Monument record MLI89217 - Deserted settlement of Roxholm


The settlement of Roxholm is mentioned in Domesday Book and faint earthwork traces of it survive today.

Type and Period (2)

  • (Early Medieval/Dark Age to Post Medieval - 1000 AD to 1600 AD)
  • (Early Medieval/Dark Age to Post Medieval - 1000 AD to 1600 AD)

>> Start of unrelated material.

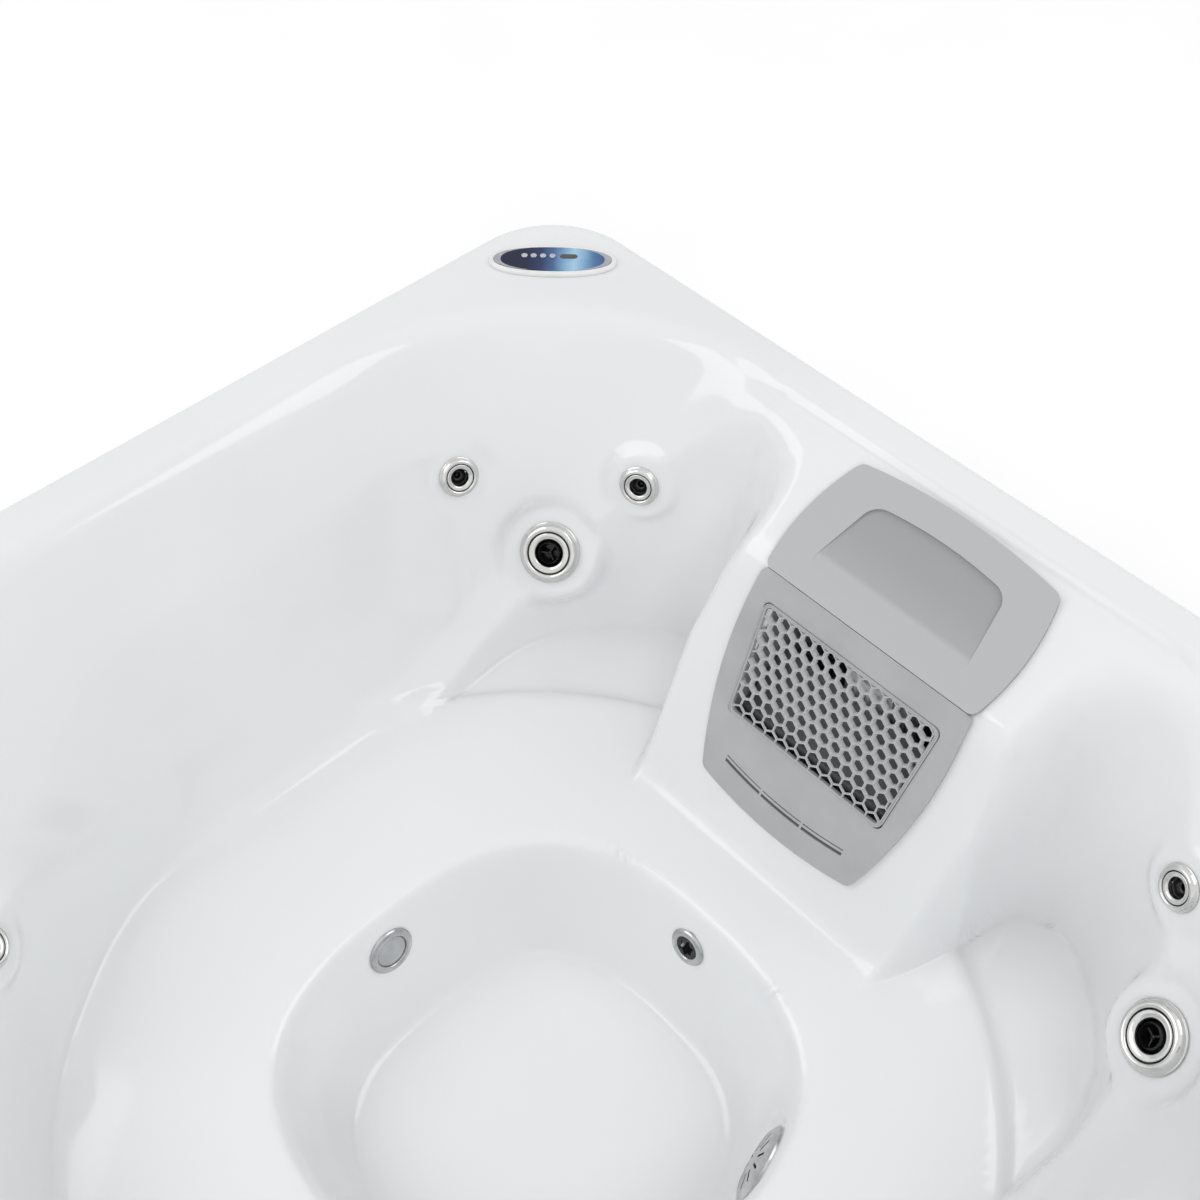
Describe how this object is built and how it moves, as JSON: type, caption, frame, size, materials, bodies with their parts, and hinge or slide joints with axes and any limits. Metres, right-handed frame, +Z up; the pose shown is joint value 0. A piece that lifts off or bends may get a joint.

Protected Status/Designation

  • None recorded

Full Description

The village of Roxholm (or Roxham) is mentioned in Domesday Book. It belonged to Alfred of Lincoln and Geoffrey Alselin, and it had a minimum population of 8 villeins. {1} The name Roxholm is derived from the Old English personal name 'Hroc' and the Old English suffix 'ham' meaning homestead or estate, so the name means 'Hroc's homestead, estate'. {2} The Lay Subsidy of 1334 lists the parish's wealth as £3 4s 7 3/4p, around average, if a little low, for its wapentake (Flaxwell). {3} The Diocesan Return of 1563 records 11 families resident in Roxholm. {4} Roxholm is not listed in the Diocesan Returns of the early 18th century. {5} By the early 19th century there were 49 families resident in the parish, rising to 139 in 1871 before falling again to 118 by 1901. {6} A few faint traces of earthworks representing possible late medieval crofts can be seen to the south of Old Hall Farm. {7}{8}{9} The various families and individuals who held land in Roxholme parish in the medieval and post medieval are listed and discussed in Trollope's 'History of Sleaford' and aslo in Yerburgh, 1825. These sources also mention sites, for instance an 'ancient family house', that are now unlocated. {10} A short description of the parish and its inhabitants in 1856 is given in White's Directory. {11}

Sources/Archives (12)

  •  Bibliographic Reference: C.W. Foster and T. Longley. 1924. Lincolnshire Domesday and Lindsey Survey. 27/44; 64/11.
  •  Bibliographic Reference: Kenneth Cameron. 1998. A Dictionary of Lincolnshire Place-Names. p.103.
  •  Article in Serial: R.E. Glasscock. 1964. 'The Lay Subsidy of 1334 for Lincolnshire' in Lincolnshire Architectural and Archaeological Society Reports and Papers. vol.10.2, p.124.
  •  Bibliographic Reference: Gerald A.J. Hodgett. 1975. Tudor Lincolnshire. p.190.
  •  Bibliographic Reference: R.E.G. Cole. 1913. Speculum Dioeceseos Lincolniensis sub Episcopis Gul: Wake et Edm: Gibson A.D.1705-1723. Part 1: Archdeaconries of Lincoln and Stow. -.
  •  Bibliographic Reference: William Page (ed). 1906. The Victoria County History: Lincolnshire - Volume 2. p.362.
  •  Map: Royal Commission on the Historical Monuments of England. 1992-1996. National Mapping Programme. TF0649: LI 853.5.
  •  Index: Lincolnshire County Council. Sites and Monuments Record Card Index. TF 04 NE.
  •  Index: Ordnance Survey. Ordnance Survey Card Index. TF 04 NE.
  •  Bibliographic Reference: Edward Trollope. 1872. Sleaford and the Wapentakes of Flaxwell and Aswardhurn in the County of Lincoln. pp.293-4.
  •  Bibliographic Reference: William White. 1856. History, Gazetteer and Directory of Lincolnshire - Second Edition. p.451.
  •  Bibliographic Reference: Yerburgh, Dr Richard. 1825. Sketches Illustrative of the Topography and History of New and Old Sleaford. pp 300-302.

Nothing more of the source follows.